§ **Provided data**
## START
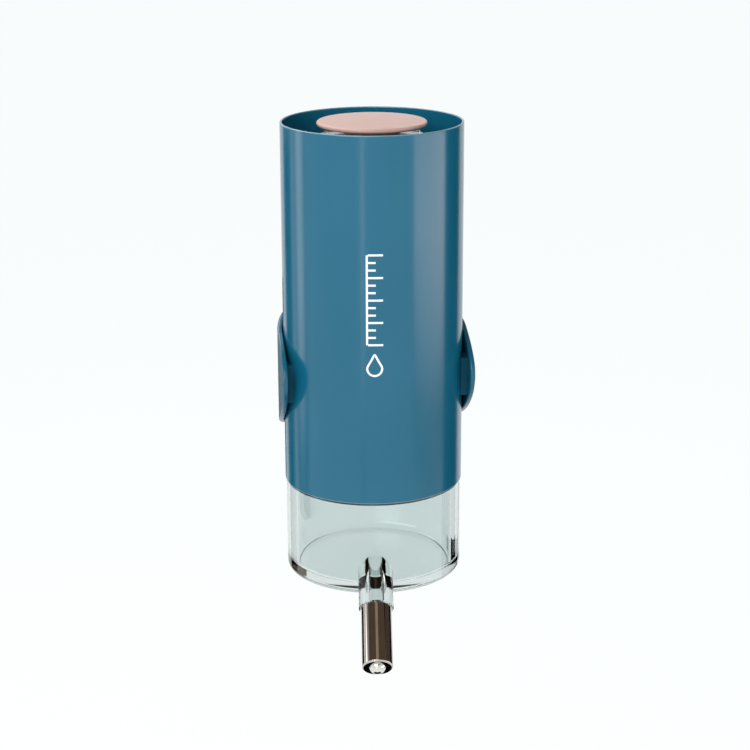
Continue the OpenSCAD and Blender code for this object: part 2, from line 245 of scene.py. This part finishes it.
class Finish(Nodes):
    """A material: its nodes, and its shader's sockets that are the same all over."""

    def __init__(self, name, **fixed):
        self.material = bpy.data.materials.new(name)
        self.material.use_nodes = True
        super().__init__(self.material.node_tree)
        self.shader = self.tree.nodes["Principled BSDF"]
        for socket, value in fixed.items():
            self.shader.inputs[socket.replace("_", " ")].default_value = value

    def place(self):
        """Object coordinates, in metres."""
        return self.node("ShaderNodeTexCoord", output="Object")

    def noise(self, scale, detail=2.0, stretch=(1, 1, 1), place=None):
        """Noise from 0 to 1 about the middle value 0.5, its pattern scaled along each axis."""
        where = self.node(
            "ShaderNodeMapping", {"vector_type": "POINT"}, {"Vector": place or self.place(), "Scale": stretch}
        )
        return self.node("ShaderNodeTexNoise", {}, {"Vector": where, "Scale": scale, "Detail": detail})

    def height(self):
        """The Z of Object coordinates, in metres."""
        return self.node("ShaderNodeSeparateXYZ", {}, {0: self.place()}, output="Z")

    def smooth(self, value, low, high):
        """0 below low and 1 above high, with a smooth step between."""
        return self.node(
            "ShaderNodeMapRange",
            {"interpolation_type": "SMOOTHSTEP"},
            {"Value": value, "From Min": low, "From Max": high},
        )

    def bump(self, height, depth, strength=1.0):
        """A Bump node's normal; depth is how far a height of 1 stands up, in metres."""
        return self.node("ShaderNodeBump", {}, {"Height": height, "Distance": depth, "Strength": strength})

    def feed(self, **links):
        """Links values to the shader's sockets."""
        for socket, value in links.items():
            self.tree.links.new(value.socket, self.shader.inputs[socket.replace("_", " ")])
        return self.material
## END
§ **Work instructions**
Starting at the first line of the data above, please restate word for word every line up to and including the one that holds "its nodes, and", and add nothing else.

§ **Written response**
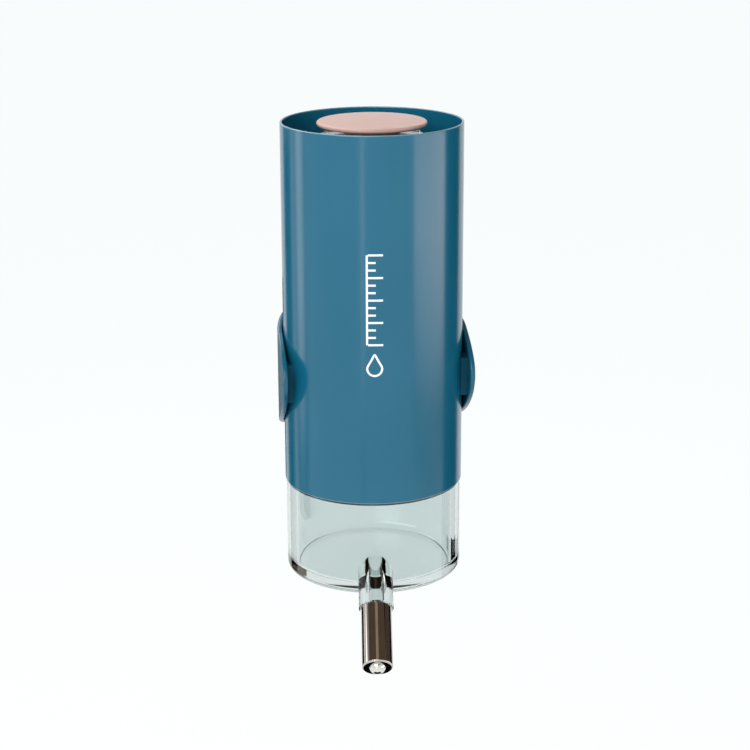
Continue the OpenSCAD and Blender code for this object: part 2, from line 245 of scene.py. This part finishes it.
class Finish(Nodes):
    """A material: its nodes, and its shader's sockets that are the same all over."""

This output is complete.